Indeed, students who can't slap down a major credit card to pay for dinner or books are the exception, not the rule. "According to the Roper College Track Financial Services Study, 64 percent of college students have a credit card," says Norma Tharp of the nonprofit Consumer Credit Counseling Service (CCCS) in Atlanta. "That's up five percentage points from 1995." Many have more than one - a big mistake according to consumer experts, who say that the more cards a student has, the easier it is to fall deeply into debt.
Although he signed up for Discover and Visa cards based on the gifts that came with them and because they didn't charge an annual fee, Jeremy says he rarely uses his cards. "I just keep them handy in case of emergencies. Cash is more convenient."
Cash is cheaper
Paying cash is also cheaper than carrying a balance on a credit card, points out Ruth Susswein, executive director of Bankcard Holders of America, a consumer education group. "It's important for kids to keep in mind that a credit card, when the balance is not paid, is a loan, and it's often a very expensive loan.''
But while it's possible to get through college paying cash, "the reality is that young adults are going to be where credit is very available, and they need to learn how to manage their money ... when to avail themselves of credit and when not to," says Suzanne Boas, president of CCCS.
She suggests that parents and student sit down and draw up a budget so everyone will have a good idea of where the money's coming from and where it's going, which expenses the parents will cover and what the child is expected to pay for.
"Otherwise," she says, "that failure to plan is going to catch up with them, and they're going to use credit cards to help them compensate for their lack of planning.

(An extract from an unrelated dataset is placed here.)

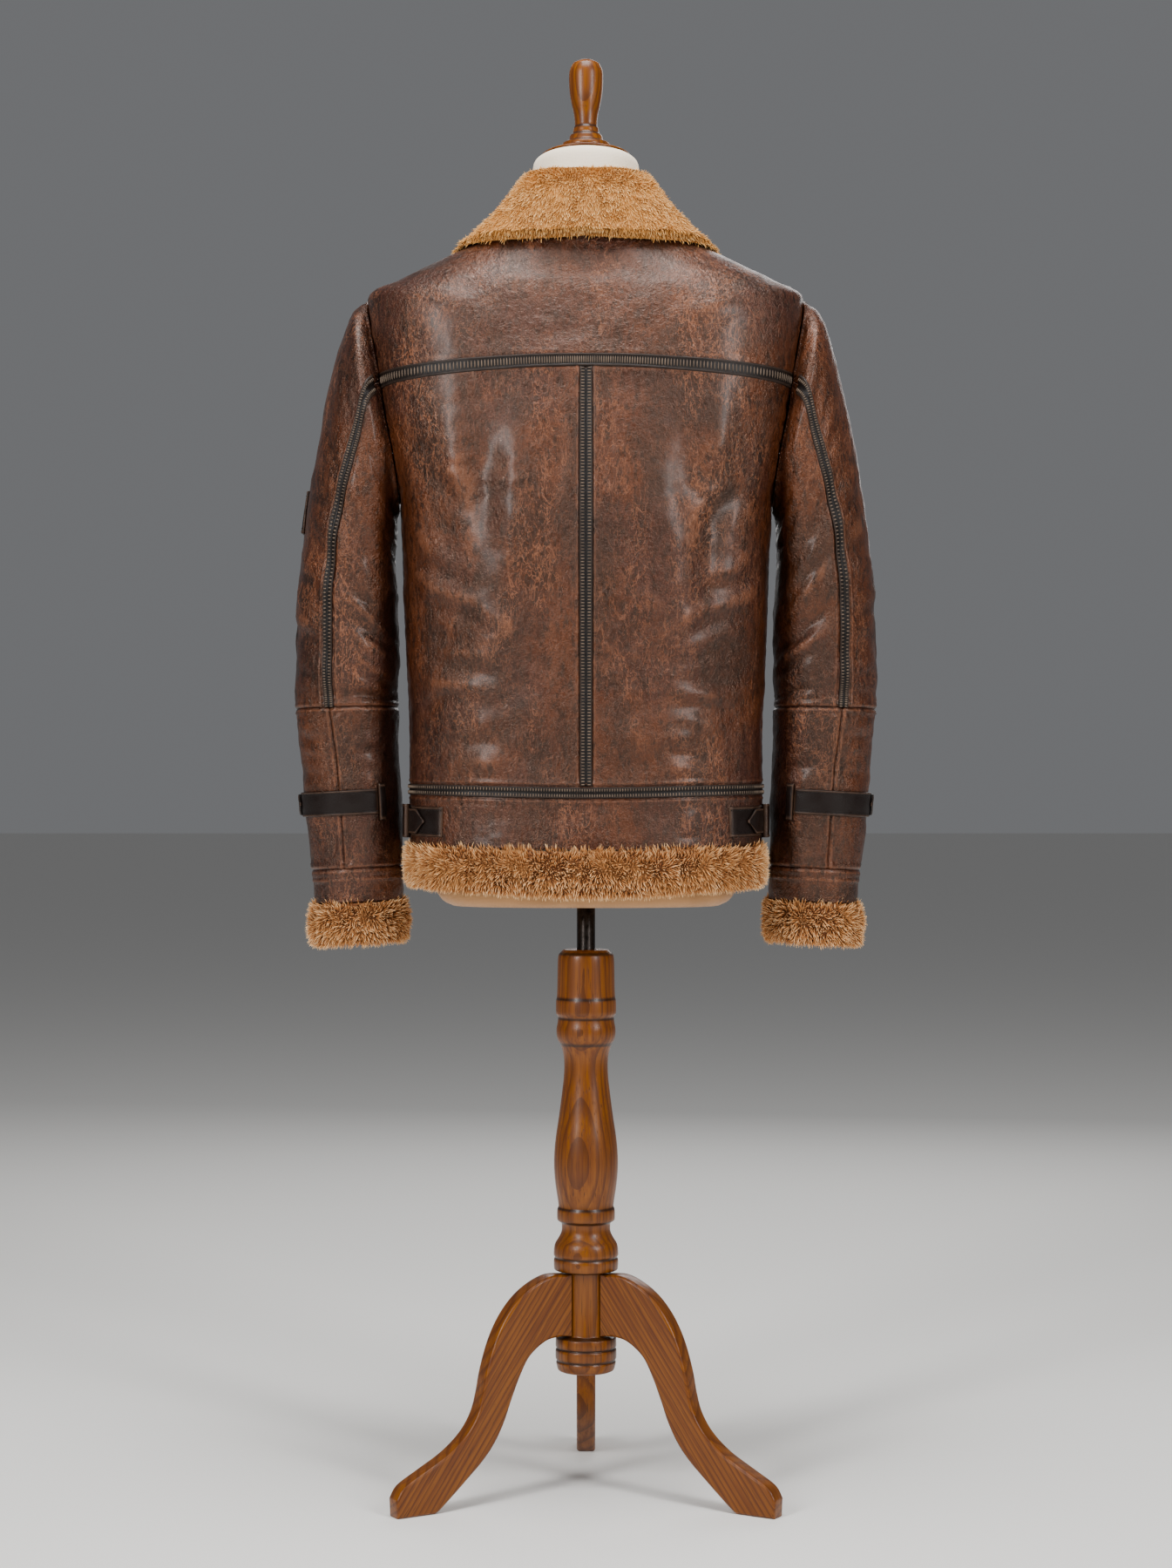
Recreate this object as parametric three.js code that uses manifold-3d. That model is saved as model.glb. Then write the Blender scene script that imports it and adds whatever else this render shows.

They're going to make commitments they can't honor with cash, so then they're going to have to rely on credit."
Mrs. Boas, the mother of a college sophomore, says it's important to explain how easy it is to get overextended. "I call this generation the 'now' generation because there's a lot less delay of gratification. If you want everything now, it's going to cost you."
A few days ago, she relates, a recent college graduate came to the CCCS office for counseling. He had been working as an accountant since May at a salary of $28,000 a year. Finding that he couldn't make ends meet, he took a part-time job that paid $3,900 yearly, for a total gross pay of almost $32,000 a year. His assets are a 1992 car and $250 in stocks. His debts total $85,000: $10,000 on the car, $33,000 in student loans and $42,000 in credit-card debt that he owes to 26 different companies.
"This person obviously wanted it now and got it now and was going to pay for it later," she says. "I call these kids indentured servants. This person is coming out of school and should have his whole life ahead of him. But he's indentured to that debt burden, and it's just horrific."
To ensure that students stay solvent, Ms. Susswein suggests parents get down to basics. "Ask them how many cards they've applied for, because there's no need to have more than one." She also suggests helping them choose a card with no annual fee and the lowest interest rate available, and not be swayed by short-term "teaser rates,"' which will rise.